__Dataset excerpt__:
______

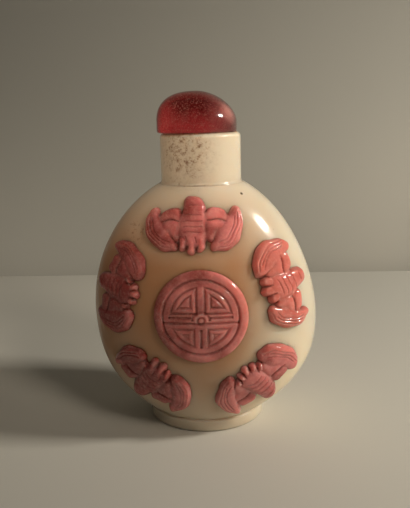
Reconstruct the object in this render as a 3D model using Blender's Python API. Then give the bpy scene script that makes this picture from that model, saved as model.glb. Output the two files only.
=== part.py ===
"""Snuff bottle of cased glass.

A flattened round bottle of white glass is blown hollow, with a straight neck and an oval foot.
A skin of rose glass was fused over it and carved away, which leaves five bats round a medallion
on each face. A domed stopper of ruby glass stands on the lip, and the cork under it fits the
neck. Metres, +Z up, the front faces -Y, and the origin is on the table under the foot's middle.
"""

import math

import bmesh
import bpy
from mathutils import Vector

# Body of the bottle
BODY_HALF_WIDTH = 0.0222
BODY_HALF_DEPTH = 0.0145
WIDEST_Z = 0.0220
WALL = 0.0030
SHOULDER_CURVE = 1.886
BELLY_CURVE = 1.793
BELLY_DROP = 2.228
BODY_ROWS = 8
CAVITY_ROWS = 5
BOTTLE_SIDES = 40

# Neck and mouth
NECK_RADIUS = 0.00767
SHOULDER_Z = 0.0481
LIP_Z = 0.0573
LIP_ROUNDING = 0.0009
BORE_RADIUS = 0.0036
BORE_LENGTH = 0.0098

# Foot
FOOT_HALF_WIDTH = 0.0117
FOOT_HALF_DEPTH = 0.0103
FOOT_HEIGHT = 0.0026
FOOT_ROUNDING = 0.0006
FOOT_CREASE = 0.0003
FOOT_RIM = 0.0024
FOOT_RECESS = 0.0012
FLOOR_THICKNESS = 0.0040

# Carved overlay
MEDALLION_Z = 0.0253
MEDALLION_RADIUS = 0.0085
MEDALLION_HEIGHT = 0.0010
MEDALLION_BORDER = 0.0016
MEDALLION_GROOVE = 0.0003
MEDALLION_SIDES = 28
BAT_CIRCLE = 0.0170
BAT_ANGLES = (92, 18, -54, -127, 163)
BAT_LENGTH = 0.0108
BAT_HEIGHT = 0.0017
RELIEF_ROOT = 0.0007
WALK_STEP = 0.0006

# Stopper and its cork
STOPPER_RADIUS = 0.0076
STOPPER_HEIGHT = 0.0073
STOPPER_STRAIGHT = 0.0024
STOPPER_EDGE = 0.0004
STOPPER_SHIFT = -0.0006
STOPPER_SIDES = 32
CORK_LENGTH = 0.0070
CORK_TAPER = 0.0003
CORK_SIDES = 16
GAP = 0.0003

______

Give back the listing exactly, please, from its first line to the line containing "of cased glass.", inclusive, and nothing past that line.

__Answer to the task__:
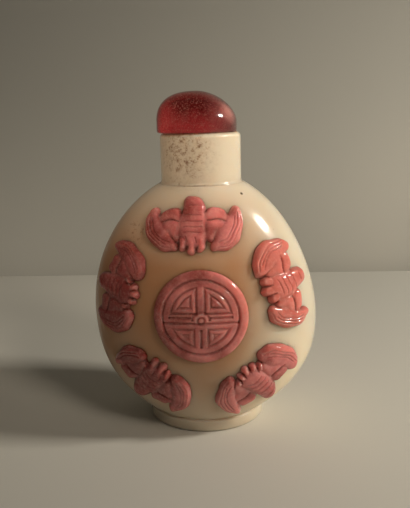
Reconstruct the object in this render as a 3D model using Blender's Python API. Then give the bpy scene script that makes this picture from that model, saved as model.glb. Output the two files only.
=== part.py ===
"""Snuff bottle of cased glass.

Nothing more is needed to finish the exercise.